═══ DATA EXCERPT
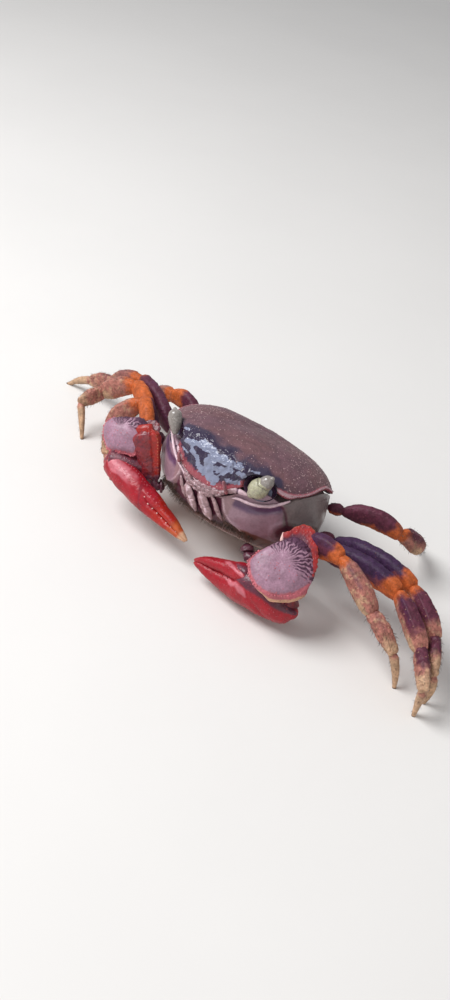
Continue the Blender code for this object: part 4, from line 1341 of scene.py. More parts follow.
def build_palm(side):
    """The hand with its fixed finger, and the finger that closes on it."""
    outward = -1 if side == "left" else 1
    palm, thumb = hand_skin(side, HAND, 150, 96), hand_skin(side, THUMB, 110, 72)
    bead, right = limb_sizes().bead, side == "right"
    for skin, seed in ((palm, 71), (thumb, 75)):
        outer = step(-0.3, 0.6, np.cos(skin.turn) * outward)
        high, share = np.sin(skin.turn), skin.share
        patch = wobble(skin.grid, 1.6, seed + 3)
        skin.raise_by(lumps(skin.grid, (0.16, 3.2, seed), (0.07, 1.1, seed + 1), (0.035, 0.45, seed + 2)))
        # The pink streak is a painted highlight where light falls on the upper face: a patch near the wrist
        # on the right hand, a slanting band on the left.
        if right:
            highlight_streak = step(-0.1, 0.35, high + 0.2 * patch) * step(0.46, 0.2, share + 0.08 * patch)
            skin.mark("maroon", 0.5 * outer * hump(share + 0.1 * high, 0.5, 0.03) * (skin is palm))
        else:
            slant = share - 0.42 - 0.25 * high + 0.02 * patch
            highlight_streak = hump(slant, 0.0, 0.05) * step(-0.25, 0.0, high)
            # A dip and painted shade on the upper face behind the highlight streak, towards the wrist.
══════
= EXERCISE REQUIREMENTS =
Print the listing above in full, exactly as it is.

= WRITTEN ANSWER =
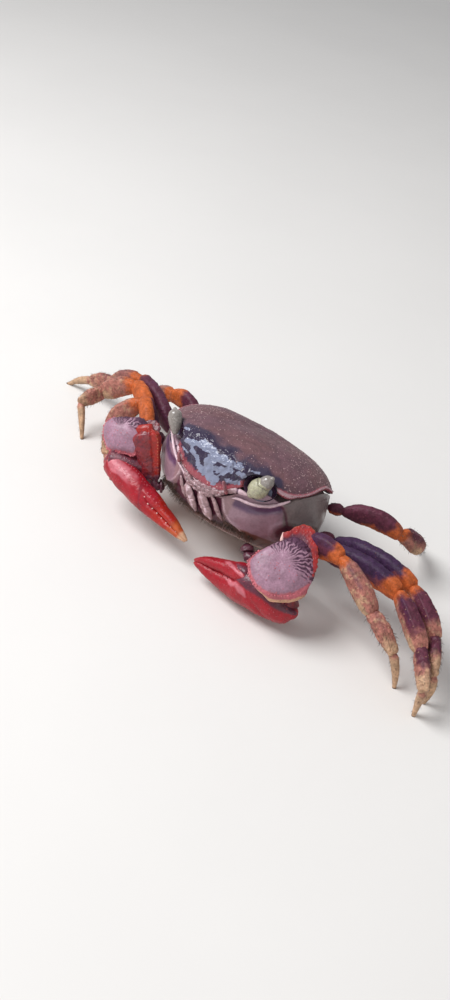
Continue the Blender code for this object: part 4, from line 1341 of scene.py. More parts follow.
def build_palm(side):
    """The hand with its fixed finger, and the finger that closes on it."""
    outward = -1 if side == "left" else 1
    palm, thumb = hand_skin(side, HAND, 150, 96), hand_skin(side, THUMB, 110, 72)
    bead, right = limb_sizes().bead, side == "right"
    for skin, seed in ((palm, 71), (thumb, 75)):
        outer = step(-0.3, 0.6, np.cos(skin.turn) * outward)
        high, share = np.sin(skin.turn), skin.share
        patch = wobble(skin.grid, 1.6, seed + 3)
        skin.raise_by(lumps(skin.grid, (0.16, 3.2, seed), (0.07, 1.1, seed + 1), (0.035, 0.45, seed + 2)))
        # The pink streak is a painted highlight where light falls on the upper face: a patch near the wrist
        # on the right hand, a slanting band on the left.
        if right:
            highlight_streak = step(-0.1, 0.35, high + 0.2 * patch) * step(0.46, 0.2, share + 0.08 * patch)
            skin.mark("maroon", 0.5 * outer * hump(share + 0.1 * high, 0.5, 0.03) * (skin is palm))
        else:
            slant = share - 0.42 - 0.25 * high + 0.02 * patch
            highlight_streak = hump(slant, 0.0, 0.05) * step(-0.25, 0.0, high)
            # A dip and painted shade on the upper face behind the highlight streak, towards the wrist.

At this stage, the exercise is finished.